Carole Walker, RMIIA

RMIIA News Releases

7951 E. Maplewood Avenue, Suite 110
Greenwood Village, Colorado 80111
Serving Colorado, New Mexico, Utah & Wyoming

Carole Walker, Executive Director
303-790-0216 or toll free 800-355-9524

Deadly Oklahoma Twister is a Tragic Reminder that the Unthinkable Can Happen: Tomorrow Marks the Five-Year Anniversary of the Windsor Tornado—Colorado's Most Damaging Tornado.

May 21, 2013 – The tornado that has resulted in at least two dozen deaths and devastated the community of Moore, Oklahoma, is a stark reminder of the horrific damage tornadoes can leave in their path. Since 1960, four people have been killed by Colorado tornadoes, and one of those by the twister that tore through Windsor on May 22, 2008. The Windsor Tornado is Colorado's most damaging, causing insured losses totaling $206.9 million in today's dollars.

For more information:

A Wake-Up Call to Check Insurance
A standard homeowner's insurance policy covers damage from strong winds and tornadoes. Cars are covered if you carry optional "comprehensive" coverage on your policy.

"We are in severe weather and wildfire season in Colorado when tornadoes, damaging hail, flooding and wildfires most often occur and with very little warning," says Carole Walker, executive director of the Rocky Mountain Insurance Information Association. "Now is the time to be thinking about how much insurance protection you have to repair or rebuild your home and replace your personal belongings and vehicles."
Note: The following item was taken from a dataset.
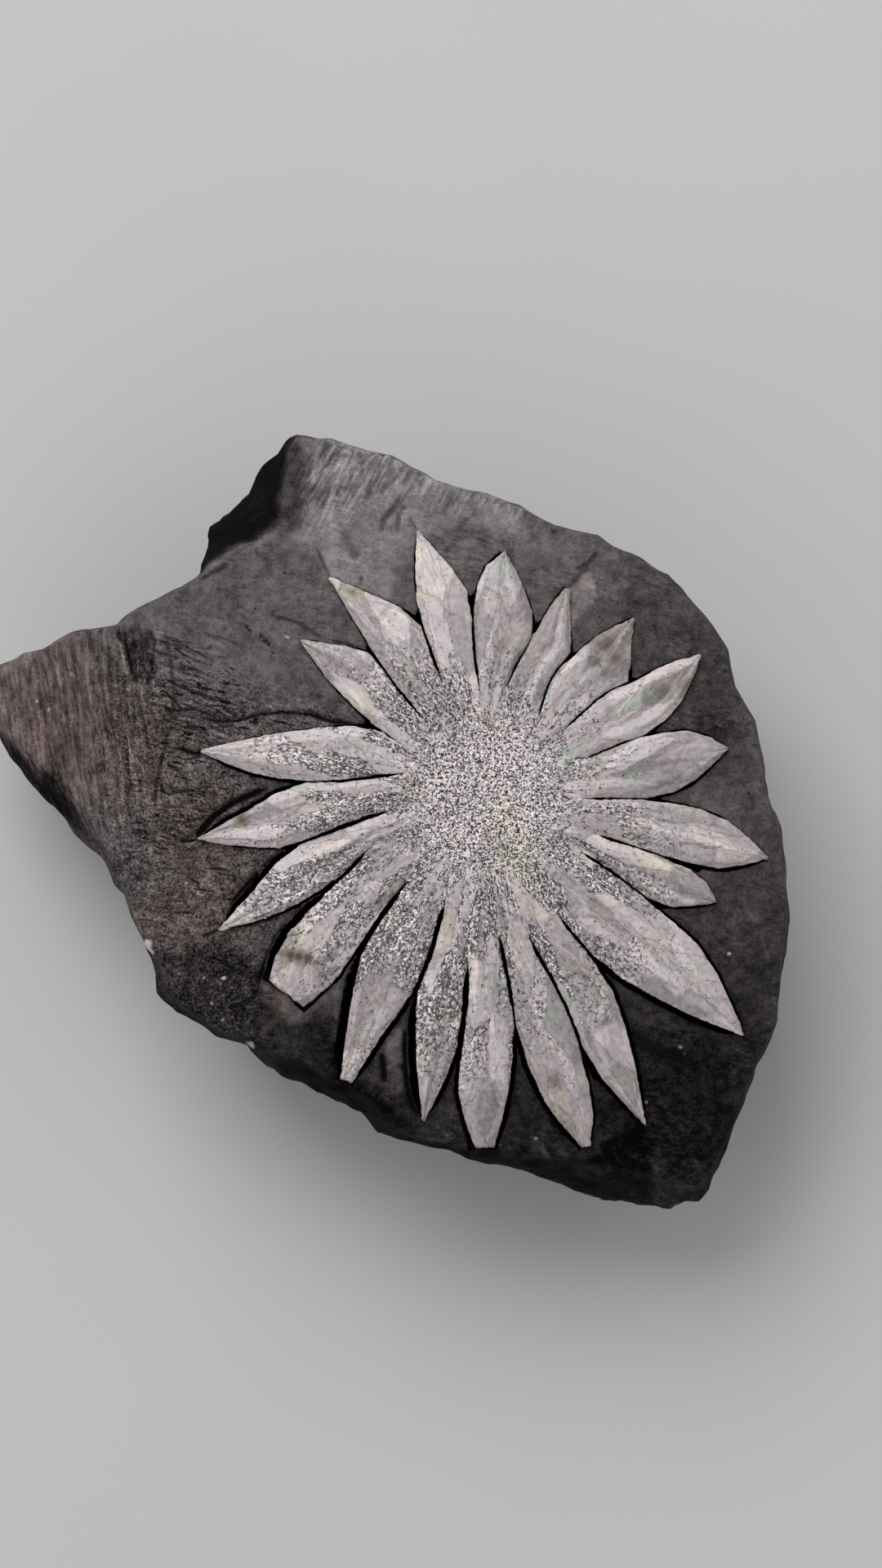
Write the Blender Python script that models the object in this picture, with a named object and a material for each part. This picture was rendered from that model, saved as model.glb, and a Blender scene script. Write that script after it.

RMIIA recommends that you take these preventative steps:

Insurance is something most people don't even want to think about until they need it the most. But, understanding what is and isn't covered in your homeowners' insurance policy can mean the difference of being able to rebuild your home and replace your personal belongings.

  • Homeowners need to do annual insurance policy "check-ups" to make sure they keep up with local building costs and have adjusted their coverage to include home remodeling and additions. That's the cost to rebuild in today's dollars NOT the market value of your property.
  • If you don't have replacement coverage, consider spending a few extra dollars for coverage that pays for the cost of replacing the damaged property without deduction for depreciation. Ask about "law and ordinance" coverage to keep up with building code upgrades and how long your "additional living expenses" (ALE) extend to live elsewhere.


  • The typical homeowners' insurance policy covers damage resulting from fire, windstorm, hail, water damage (excluding flooding), riots and explosion as well as other causes of loss, such as theft and the extra cost of living elsewhere while the structure is being repaired or rebuilt.
  • Your policy also covers your legal liability (up to policy limits) if you, members of your family or even your pets hurt other people or their property, not just in your house, but away from it, as well. If you have a lot of assets to protect, you may want to consider an umbrella policy that offers increased protection against lawsuits.
  • The standard policy does not cover flooding, so you may want to look into flood insurance coverage if you're concerned that you're at risk for rising floodwaters.
  • Damage caused by natural perils such as wind, hail, flooding and fire is only covered if you have optional comprehensive coverage on your auto policy.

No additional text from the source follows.